__DATA SHOWN__.
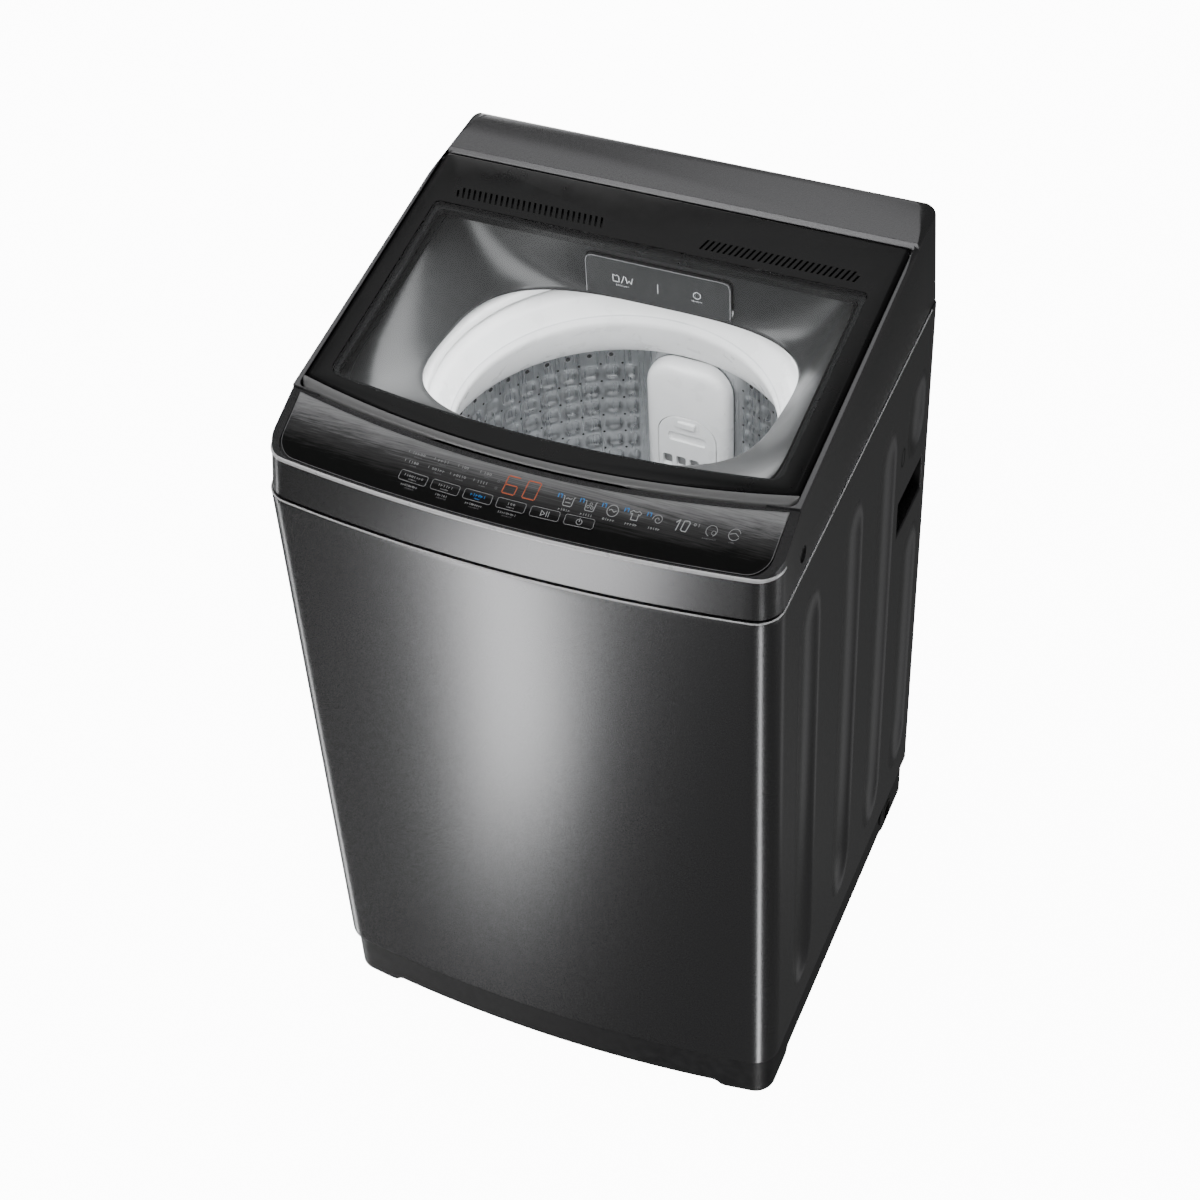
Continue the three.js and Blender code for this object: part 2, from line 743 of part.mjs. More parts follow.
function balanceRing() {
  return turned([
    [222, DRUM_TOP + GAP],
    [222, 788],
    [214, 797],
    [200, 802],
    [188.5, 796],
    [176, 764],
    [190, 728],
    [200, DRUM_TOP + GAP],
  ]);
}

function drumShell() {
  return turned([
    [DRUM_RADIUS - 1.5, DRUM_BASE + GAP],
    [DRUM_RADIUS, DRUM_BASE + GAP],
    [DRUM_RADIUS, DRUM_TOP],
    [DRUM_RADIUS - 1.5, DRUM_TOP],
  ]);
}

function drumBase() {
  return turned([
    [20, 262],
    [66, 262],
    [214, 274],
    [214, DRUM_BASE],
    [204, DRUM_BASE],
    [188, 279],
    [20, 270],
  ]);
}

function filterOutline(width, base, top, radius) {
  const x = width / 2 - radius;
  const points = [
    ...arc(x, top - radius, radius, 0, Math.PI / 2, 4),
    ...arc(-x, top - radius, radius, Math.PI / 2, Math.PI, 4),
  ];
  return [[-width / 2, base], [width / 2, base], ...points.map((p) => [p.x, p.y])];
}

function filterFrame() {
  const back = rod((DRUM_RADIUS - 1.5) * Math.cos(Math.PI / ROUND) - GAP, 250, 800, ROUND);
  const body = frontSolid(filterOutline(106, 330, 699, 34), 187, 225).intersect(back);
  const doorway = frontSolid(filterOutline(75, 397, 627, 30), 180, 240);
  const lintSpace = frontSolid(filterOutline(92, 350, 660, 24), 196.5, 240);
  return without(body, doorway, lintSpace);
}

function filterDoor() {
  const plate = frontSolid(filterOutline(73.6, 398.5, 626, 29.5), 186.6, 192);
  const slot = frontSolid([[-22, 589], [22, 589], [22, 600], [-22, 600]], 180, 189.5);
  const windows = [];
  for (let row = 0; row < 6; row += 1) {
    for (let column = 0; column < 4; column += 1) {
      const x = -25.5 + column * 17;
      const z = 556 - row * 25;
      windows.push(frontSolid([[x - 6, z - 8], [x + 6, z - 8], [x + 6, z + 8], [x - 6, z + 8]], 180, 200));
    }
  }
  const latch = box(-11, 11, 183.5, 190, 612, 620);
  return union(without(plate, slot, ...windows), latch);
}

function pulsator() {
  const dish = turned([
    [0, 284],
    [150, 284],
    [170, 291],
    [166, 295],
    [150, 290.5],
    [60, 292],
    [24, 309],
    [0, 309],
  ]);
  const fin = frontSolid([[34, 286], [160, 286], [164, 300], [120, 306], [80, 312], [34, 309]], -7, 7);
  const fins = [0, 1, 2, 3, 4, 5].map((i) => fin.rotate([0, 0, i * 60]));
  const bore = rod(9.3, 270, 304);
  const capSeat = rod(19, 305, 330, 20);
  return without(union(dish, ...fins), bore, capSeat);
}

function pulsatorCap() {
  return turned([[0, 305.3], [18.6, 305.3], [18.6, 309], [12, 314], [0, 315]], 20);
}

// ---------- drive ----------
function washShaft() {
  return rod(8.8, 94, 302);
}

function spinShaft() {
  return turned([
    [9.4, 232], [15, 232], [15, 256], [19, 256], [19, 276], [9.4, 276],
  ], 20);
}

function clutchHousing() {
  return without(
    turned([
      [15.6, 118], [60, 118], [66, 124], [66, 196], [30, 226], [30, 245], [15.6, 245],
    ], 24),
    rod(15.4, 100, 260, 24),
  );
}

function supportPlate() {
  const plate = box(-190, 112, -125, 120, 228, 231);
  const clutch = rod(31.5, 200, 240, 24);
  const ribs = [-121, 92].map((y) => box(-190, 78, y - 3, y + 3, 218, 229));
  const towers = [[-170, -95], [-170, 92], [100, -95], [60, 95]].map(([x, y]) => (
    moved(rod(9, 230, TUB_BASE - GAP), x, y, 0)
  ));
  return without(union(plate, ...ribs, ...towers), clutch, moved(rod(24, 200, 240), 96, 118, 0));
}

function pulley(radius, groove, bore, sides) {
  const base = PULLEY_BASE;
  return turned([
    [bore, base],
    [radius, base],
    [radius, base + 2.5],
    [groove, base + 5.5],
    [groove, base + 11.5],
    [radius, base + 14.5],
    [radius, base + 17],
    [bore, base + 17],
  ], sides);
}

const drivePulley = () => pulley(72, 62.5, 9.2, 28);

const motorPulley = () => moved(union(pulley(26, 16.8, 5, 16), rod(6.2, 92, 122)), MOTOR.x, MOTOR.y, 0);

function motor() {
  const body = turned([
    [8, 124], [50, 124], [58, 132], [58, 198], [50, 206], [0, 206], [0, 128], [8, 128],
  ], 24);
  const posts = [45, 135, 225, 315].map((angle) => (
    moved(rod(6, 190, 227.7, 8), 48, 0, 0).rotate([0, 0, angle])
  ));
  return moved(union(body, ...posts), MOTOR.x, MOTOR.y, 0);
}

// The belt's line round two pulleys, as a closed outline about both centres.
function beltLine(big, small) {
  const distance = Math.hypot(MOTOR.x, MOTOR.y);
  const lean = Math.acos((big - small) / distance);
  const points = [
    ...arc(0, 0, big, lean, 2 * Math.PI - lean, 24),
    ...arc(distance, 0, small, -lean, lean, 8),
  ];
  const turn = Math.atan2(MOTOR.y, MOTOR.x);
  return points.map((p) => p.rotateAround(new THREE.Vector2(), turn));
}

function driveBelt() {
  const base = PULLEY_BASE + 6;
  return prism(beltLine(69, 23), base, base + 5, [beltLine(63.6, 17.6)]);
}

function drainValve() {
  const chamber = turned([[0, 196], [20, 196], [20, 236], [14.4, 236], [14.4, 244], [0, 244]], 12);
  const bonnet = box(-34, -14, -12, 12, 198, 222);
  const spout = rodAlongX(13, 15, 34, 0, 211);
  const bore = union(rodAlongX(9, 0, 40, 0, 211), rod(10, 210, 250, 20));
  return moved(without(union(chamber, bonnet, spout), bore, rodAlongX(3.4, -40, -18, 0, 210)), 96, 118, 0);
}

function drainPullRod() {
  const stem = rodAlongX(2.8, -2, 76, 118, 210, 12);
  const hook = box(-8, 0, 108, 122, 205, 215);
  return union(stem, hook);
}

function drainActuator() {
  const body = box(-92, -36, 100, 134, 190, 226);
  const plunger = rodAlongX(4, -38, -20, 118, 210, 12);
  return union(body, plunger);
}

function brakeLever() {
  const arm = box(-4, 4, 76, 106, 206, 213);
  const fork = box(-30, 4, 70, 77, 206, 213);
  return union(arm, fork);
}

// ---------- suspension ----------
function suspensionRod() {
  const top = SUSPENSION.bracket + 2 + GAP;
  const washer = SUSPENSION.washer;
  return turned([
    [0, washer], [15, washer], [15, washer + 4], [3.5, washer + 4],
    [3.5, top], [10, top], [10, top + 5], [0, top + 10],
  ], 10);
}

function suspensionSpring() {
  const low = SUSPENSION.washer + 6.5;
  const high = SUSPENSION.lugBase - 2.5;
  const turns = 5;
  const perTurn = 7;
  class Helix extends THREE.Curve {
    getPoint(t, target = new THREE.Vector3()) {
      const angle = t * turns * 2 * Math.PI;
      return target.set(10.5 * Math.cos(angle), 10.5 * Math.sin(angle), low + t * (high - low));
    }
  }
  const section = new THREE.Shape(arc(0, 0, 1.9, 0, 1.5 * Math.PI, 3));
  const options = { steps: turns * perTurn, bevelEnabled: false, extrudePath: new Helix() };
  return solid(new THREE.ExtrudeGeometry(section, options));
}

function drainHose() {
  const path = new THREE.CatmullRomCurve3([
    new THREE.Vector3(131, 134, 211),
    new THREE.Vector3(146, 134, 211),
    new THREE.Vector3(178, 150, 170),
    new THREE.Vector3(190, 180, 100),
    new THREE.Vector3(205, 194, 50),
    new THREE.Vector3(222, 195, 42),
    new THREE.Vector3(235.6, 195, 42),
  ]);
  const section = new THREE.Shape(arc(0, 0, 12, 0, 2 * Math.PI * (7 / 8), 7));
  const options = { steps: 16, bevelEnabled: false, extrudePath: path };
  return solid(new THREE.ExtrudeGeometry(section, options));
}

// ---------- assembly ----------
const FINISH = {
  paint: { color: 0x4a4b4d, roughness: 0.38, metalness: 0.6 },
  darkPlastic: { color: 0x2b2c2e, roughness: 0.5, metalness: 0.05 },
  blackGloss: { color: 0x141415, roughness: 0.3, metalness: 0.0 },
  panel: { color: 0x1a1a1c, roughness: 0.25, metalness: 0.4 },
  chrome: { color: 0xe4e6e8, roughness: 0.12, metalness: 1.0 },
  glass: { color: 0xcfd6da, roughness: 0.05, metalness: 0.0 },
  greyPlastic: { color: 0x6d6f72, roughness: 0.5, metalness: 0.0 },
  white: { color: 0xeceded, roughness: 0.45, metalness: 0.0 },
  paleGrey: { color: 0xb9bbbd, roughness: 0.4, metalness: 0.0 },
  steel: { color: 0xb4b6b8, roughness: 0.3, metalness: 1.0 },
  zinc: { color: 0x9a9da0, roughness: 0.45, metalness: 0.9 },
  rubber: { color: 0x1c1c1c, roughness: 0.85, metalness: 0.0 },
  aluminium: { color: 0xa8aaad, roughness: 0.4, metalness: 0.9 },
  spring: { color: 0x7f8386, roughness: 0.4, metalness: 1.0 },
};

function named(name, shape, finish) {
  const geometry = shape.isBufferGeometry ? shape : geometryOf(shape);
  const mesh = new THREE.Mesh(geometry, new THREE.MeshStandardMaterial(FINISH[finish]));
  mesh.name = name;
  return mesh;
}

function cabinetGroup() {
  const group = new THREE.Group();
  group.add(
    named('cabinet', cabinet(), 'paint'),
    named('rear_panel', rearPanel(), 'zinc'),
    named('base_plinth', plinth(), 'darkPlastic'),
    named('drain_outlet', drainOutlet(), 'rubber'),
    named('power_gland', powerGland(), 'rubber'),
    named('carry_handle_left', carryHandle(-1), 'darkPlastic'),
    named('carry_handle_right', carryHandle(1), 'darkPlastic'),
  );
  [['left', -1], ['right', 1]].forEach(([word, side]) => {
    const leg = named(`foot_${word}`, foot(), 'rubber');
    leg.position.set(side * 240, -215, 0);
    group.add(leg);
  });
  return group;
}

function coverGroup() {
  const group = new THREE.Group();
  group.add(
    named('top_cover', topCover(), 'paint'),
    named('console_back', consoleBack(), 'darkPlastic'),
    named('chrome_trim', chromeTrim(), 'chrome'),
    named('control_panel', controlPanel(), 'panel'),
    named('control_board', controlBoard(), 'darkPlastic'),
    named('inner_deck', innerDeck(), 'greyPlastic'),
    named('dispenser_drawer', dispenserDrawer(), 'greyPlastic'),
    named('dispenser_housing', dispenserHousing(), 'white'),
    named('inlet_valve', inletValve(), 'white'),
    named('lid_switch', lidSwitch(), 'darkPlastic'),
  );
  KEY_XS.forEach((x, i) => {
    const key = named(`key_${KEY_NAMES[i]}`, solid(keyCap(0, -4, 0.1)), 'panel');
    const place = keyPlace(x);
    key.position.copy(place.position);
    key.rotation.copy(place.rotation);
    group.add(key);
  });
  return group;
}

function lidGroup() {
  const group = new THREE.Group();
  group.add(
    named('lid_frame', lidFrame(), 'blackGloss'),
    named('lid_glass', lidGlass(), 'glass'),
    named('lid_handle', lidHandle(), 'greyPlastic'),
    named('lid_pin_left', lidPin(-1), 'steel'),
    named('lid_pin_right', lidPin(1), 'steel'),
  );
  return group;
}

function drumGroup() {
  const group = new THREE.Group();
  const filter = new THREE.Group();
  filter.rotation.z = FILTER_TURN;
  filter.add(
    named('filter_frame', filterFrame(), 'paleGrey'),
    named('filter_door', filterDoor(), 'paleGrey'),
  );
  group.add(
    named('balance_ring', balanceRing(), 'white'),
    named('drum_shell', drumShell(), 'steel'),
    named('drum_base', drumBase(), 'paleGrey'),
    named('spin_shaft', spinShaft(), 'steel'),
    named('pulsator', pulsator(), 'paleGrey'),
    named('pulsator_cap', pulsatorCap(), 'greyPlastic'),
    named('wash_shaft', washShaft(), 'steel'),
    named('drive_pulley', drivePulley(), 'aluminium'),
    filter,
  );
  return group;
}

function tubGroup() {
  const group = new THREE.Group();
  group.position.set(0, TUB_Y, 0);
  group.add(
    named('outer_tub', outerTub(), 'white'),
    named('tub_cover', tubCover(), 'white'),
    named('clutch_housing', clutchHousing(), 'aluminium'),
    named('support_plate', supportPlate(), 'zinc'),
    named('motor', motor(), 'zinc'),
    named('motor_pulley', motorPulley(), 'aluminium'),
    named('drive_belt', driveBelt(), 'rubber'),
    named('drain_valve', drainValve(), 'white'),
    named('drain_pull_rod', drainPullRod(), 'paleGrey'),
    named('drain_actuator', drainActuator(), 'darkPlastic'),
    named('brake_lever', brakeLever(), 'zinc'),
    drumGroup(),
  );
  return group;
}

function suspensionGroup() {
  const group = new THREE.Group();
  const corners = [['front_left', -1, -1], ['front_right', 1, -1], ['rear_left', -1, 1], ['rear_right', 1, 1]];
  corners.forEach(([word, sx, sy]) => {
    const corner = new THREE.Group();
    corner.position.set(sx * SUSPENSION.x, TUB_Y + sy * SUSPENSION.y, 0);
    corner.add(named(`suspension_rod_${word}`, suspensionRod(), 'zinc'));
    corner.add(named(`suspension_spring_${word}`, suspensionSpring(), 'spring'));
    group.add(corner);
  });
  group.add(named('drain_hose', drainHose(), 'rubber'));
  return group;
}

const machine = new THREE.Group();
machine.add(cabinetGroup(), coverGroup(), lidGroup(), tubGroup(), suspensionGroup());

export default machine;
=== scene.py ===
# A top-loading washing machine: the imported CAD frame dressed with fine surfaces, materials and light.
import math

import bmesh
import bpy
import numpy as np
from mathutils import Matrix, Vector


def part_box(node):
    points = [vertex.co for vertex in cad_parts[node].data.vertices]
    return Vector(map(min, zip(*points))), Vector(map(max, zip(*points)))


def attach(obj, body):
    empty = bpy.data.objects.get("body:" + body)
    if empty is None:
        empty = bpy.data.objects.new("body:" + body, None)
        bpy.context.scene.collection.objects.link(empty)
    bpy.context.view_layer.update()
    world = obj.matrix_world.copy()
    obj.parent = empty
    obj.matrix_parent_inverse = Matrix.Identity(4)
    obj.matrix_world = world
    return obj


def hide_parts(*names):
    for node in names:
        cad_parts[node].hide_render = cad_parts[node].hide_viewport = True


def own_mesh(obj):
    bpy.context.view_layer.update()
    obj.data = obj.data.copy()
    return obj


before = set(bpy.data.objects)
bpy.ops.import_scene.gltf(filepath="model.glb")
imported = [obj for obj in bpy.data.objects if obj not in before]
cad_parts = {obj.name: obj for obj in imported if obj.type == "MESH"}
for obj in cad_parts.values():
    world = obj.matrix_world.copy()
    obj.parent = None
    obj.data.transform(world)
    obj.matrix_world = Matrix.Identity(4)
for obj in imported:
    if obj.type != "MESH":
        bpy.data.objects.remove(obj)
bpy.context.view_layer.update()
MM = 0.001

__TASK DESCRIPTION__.
Transcribe precisely the lines between the one that contains "points = [vertex.co" and the one that contains "in imported if", counting those two lines as part of the range.

__REPLY__.
    points = [vertex.co for vertex in cad_parts[node].data.vertices]
    return Vector(map(min, zip(*points))), Vector(map(max, zip(*points)))


def attach(obj, body):
    empty = bpy.data.objects.get("body:" + body)
    if empty is None:
        empty = bpy.data.objects.new("body:" + body, None)
        bpy.context.scene.collection.objects.link(empty)
    bpy.context.view_layer.update()
    world = obj.matrix_world.copy()
    obj.parent = empty
    obj.matrix_parent_inverse = Matrix.Identity(4)
    obj.matrix_world = world
    return obj


def hide_parts(*names):
    for node in names:
        cad_parts[node].hide_render = cad_parts[node].hide_viewport = True


def own_mesh(obj):
    bpy.context.view_layer.update()
    obj.data = obj.data.copy()
    return obj


before = set(bpy.data.objects)
bpy.ops.import_scene.gltf(filepath="model.glb")
imported = [obj for obj in bpy.data.objects if obj not in before]
cad_parts = {obj.name: obj for obj in imported if obj.type == "MESH"}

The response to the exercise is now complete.